Joseph Lykken, a theoretical physicist at Fermilab, has noted that even if the universe is inherently unstable, the cataclysm is projected to be “billions and billions” of years in the future. The timescale is so immense that humanity, and even planet Earth, will be long gone due to the Sun’s evolution into a red giant. The expansion of the universe might also play a role, as the space between galaxies is growing. Some analyses suggest this expansion could prevent a single vacuum bubble from ever consuming the entire universe, as distant regions would recede faster than the bubble could grow.
The Search for New Physics
The entire prediction of a metastable vacuum is contingent on the assumption that the Standard Model of particle physics is a complete description of nature up to extremely high energy scales. However, many physicists believe the Standard Model is not the final word. The very fact that the Higgs and top quark masses sit in this critical region between stability and instability could be a clue that there is new physics yet to be discovered.
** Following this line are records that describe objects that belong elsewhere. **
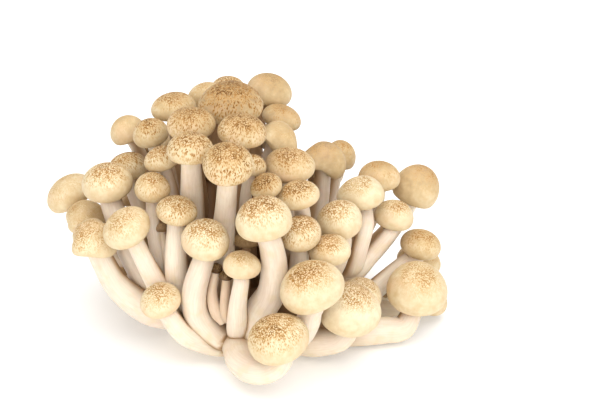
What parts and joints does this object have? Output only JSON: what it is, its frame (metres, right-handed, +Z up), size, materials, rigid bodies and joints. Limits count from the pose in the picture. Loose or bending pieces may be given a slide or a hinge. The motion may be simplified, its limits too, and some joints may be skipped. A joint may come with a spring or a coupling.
{
  "type": "beech mushroom cluster",
  "caption": "Clump of small round-capped beech mushrooms, tan caps on cream stems that splay from a shared butt with a flat cut face.",
  "frame": {"origin": "centre of the butt's flat cut face, on the surface it stands on", "axes": "+Z up out of the cut face, +X to the viewer's right and along the widest way, +Y away from the viewer"},
  "size_m": [0.1322, 0.1227, 0.0779],
  "materials": {
    "cap_skin": "tan skin with darker freckles, satin",
    "stem_flesh": "cream flesh with fine lengthwise fibres, satin"
  },
  "bodies": {
    "root": {"stem_cluster": "stem_flesh", "cap_01": "cap_skin", "cap_02": "cap_skin", "cap_03": "cap_skin", "cap_04": "cap_skin", "cap_05": "cap_skin", "cap_06": "cap_skin", "cap_07": "cap_skin", "cap_08": "cap_skin", "cap_09": "cap_skin", "cap_10": "cap_skin", "cap_11": "cap_skin", "cap_12": "cap_skin", "cap_13": "cap_skin", "cap_14": "cap_skin", "cap_15": "cap_skin", "cap_16": "cap_skin", "cap_17": "cap_skin", "cap_18": "cap_skin", "cap_19": "cap_skin", "cap_20": "cap_skin", "cap_21": "cap_skin", "cap_22": "cap_skin", "cap_23": "cap_skin", "cap_24": "cap_skin", "cap_25": "cap_skin", "cap_26": "cap_skin", "cap_27": "cap_skin", "cap_28": "cap_skin", "cap_29": "cap_skin", "cap_30": "cap_skin", "cap_31": "cap_skin", "cap_32": "cap_skin", "cap_33": "cap_skin", "cap_34": "cap_skin", "cap_35": "cap_skin", "cap_36": "cap_skin", "cap_37": "cap_skin", "cap_38": "cap_skin", "cap_39": "cap_skin", "cap_40": "cap_skin", "cap_41": "cap_skin", "cap_42": "cap_skin", "cap_43": "cap_skin", "cap_44": "cap_skin", "cap_45": "cap_skin", "cap_46": "cap_skin", "cap_47": "cap_skin", "cap_48": "cap_skin", "cap_49": "cap_skin", "cap_50": "cap_skin", "cap_51": "cap_skin", "cap_52": "cap_skin", "cap_53": "cap_skin", "cap_54": "cap_skin", "cap_55": "cap_skin", "cap_56": "cap_skin", "cap_57": "cap_skin", "cap_58": "cap_skin", "cap_59": "cap_skin"}
  },
  "joints": []
}
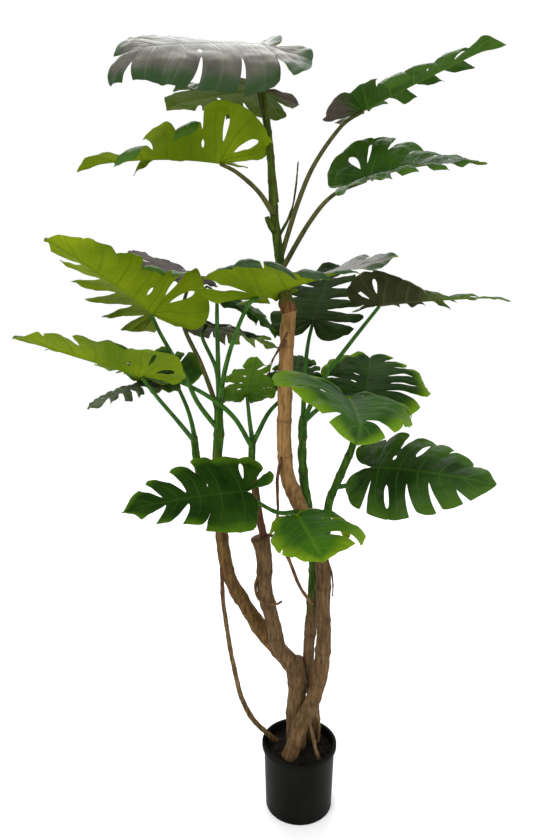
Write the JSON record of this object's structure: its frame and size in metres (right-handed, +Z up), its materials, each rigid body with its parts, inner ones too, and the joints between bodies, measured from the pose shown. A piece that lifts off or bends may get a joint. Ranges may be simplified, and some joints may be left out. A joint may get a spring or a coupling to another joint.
{
  "type": "potted monstera plant",
  "caption": "Tall potted monstera with several canes, hanging roots and broad split leaves on long stalks, in a plain round nursery pot.",
  "frame": {"origin": "centre of the pot's underside", "axes": "+Z up along the plant, front of the plant towards -Y"},
  "size_m": [1.0393, 0.5395, 1.8341],
  "materials": {
    "pot": "near-black satin plastic",
    "soil": "dark crumbly fill",
    "bark": "brown grooved bark",
    "green_stem": "mottled green satin",
    "root": "dry brown root",
    "blade": "satin green upper side, yellow-green underside",
    "stalk": "satin green"
  },
  "bodies": {
    "root": {"blade_centre_dark": "blade", "blade_centre_front": "blade", "blade_centre_hanging": "blade", "blade_centre_left_back": "blade", "blade_crown_back": "blade", "blade_front_large": "blade", "blade_front_low": "blade", "blade_left_back": "blade", "blade_left_bottom": "blade", "blade_left_broad": "blade", "blade_left_drooping": "blade", "blade_left_low": "blade", "blade_left_low_back": "blade", "blade_right_back": "blade", "blade_right_high": "blade", "blade_right_long": "blade", "blade_right_low": "blade", "blade_small_back": "blade", "blade_small_front": "blade", "blade_top": "blade", "blade_upper_left": "blade", "blade_upper_right": "blade", "left_cane": "bark", "left_shoot": "green_stem", "main_cane": "bark", "pot": "pot", "right_shoot": "green_stem", "right_stem": "green_stem", "root_centre": "root", "root_foot_right": "root", "root_hanging": "root", "root_left_long": "root", "root_right": "root", "sheath": "green_stem", "soil": "soil", "stalk_centre_dark": "stalk", "stalk_centre_front": "stalk", "stalk_centre_hanging": "stalk", "stalk_centre_left_back": "stalk", "stalk_crown_back": "stalk", "stalk_front_large": "stalk", "stalk_front_low": "stalk", "stalk_left_back": "stalk", "stalk_left_bottom": "stalk", "stalk_left_broad": "stalk", "stalk_left_drooping": "stalk", "stalk_left_low": "stalk", "stalk_left_low_back": "stalk", "stalk_right_back": "stalk", "stalk_right_high": "stalk", "stalk_right_long": "stalk", "stalk_right_low": "stalk", "stalk_small_back": "stalk", "stalk_small_front": "stalk", "stalk_upper_left": "stalk", "stalk_upper_right": "stalk", "stub_cane": "bark", "stub_shoot": "bark", "trunk": "bark", "upper_stem": "green_stem"}
  },
  "joints": []
}
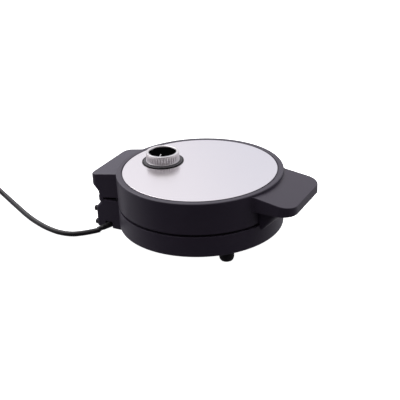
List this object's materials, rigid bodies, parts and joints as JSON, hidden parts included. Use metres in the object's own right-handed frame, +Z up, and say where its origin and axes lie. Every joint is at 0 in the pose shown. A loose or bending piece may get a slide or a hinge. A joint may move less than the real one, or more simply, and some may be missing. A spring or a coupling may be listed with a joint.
{
  "type": "round waffle maker with hinged lid",
  "caption": "Round countertop waffle maker with a hinged steel-topped lid, front handle, thermostat knob, waffle-patterned plates, feet and a mains lead with a plug.",
  "frame": {"origin": "on the standing surface, under the middle of the appliance's length and width; the free lead is left out of that measure", "axes": "+Z is up, the front handle points along -Y, the hinge is at +Y, and the lead leaves on the -X side"},
  "size_m": [0.2198, 0.5462, 0.098],
  "materials": {
    "housing": "fine satin black moulding",
    "foot": "matt black",
    "bumper": "matt grey rubber",
    "fastener": "plain zinc-plated steel",
    "baking_plate": "dark non-stick coating on cast aluminium",
    "element": "dull sheath",
    "reflector": "bright sheet",
    "ceramic": "unglazed ceramic",
    "lead": "smooth matt black sheath",
    "plug": "moulded black",
    "plug_pin": "plated brass",
    "panel": "brushed stainless steel",
    "bezel": "satin dark grey",
    "knob": "bright silver plating",
    "knob_cap": "smooth black"
  },
  "bodies": {
    "base": {"base_housing": "housing", "bottom_cover": "housing", "cover_screw_1": "fastener", "cover_screw_2": "fastener", "cover_screw_3": "fastener", "cover_screw_4": "fastener", "front_foot_left": "foot", "front_foot_right": "foot", "hinge_block_cover": "housing", "rear_foot_left": "foot", "rear_foot_right": "foot", "rear_bumper_upper_left": "bumper", "rear_bumper_upper_right": "bumper", "rear_bumper_lower_left": "bumper", "rear_bumper_lower_right": "bumper", "hinge_pin_left": "fastener", "hinge_pin_right": "fastener", "lower_plate": "baking_plate", "lower_plate_rim": "baking_plate", "lower_element": "element", "lower_reflector": "reflector", "lower_reflector_screw_left": "fastener", "lower_reflector_screw_right": "fastener", "thermal_fuse": "ceramic", "terminal_block": "ceramic", "cord_gland": "housing", "strain_relief": "lead", "power_cord": "lead", "power_cord_coil": "lead", "cord_tie": "housing", "plug_body": "plug", "plug_pin_left": "plug_pin", "plug_pin_right": "plug_pin"},
    "lid": {"lid_housing": "housing", "handle_cover": "housing", "handle_screw_left": "fastener", "handle_screw_right": "fastener", "lid_panel": "panel", "upper_plate": "baking_plate", "upper_plate_rim": "baking_plate", "upper_element": "element", "upper_reflector": "reflector", "upper_reflector_screw_left": "fastener", "upper_reflector_screw_right": "fastener", "dial_bezel": "bezel", "thermostat_bracket": "fastener", "thermostat_body": "ceramic"},
    "knob": {"knob_skirt": "knob", "knob_cap": "knob_cap", "knob_pointer": "knob", "thermostat_shaft": "fastener"}
  },
  "joints": [
    {"name": "lid_hinge", "type": "hinge", "parent": "base", "child": "lid", "pos_m": [0, 0.1263, 0.0415], "axis": [-1, 0, 0], "range_deg": [0, 100]},
    {"name": "thermostat_dial", "type": "hinge", "parent": "lid", "child": "knob", "pos_m": [0.0036, 0.0586, 0.0845], "axis": [0, 0, -1], "range_deg": [0, 270]}
  ]
}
The existence of undiscovered particles or forces could fundamentally alter the calculation of the vacuum’s stability. For example, the theory of supersymmetry proposes that every known particle has a heavier “superpartner.” The existence of such particles, if they were discovered, could provide the necessary correction to stabilize the vacuum completely. So far, searches for supersymmetric particles at the Large Hadron Collider have come up empty. This leaves the door open to other possibilities, such as new connections between the Higgs boson and the mysterious dark matter that constitutes most of the matter in the universe. Future, more powerful particle colliders will be essential to probe these theories and refine our understanding of the universe’s ultimate fate.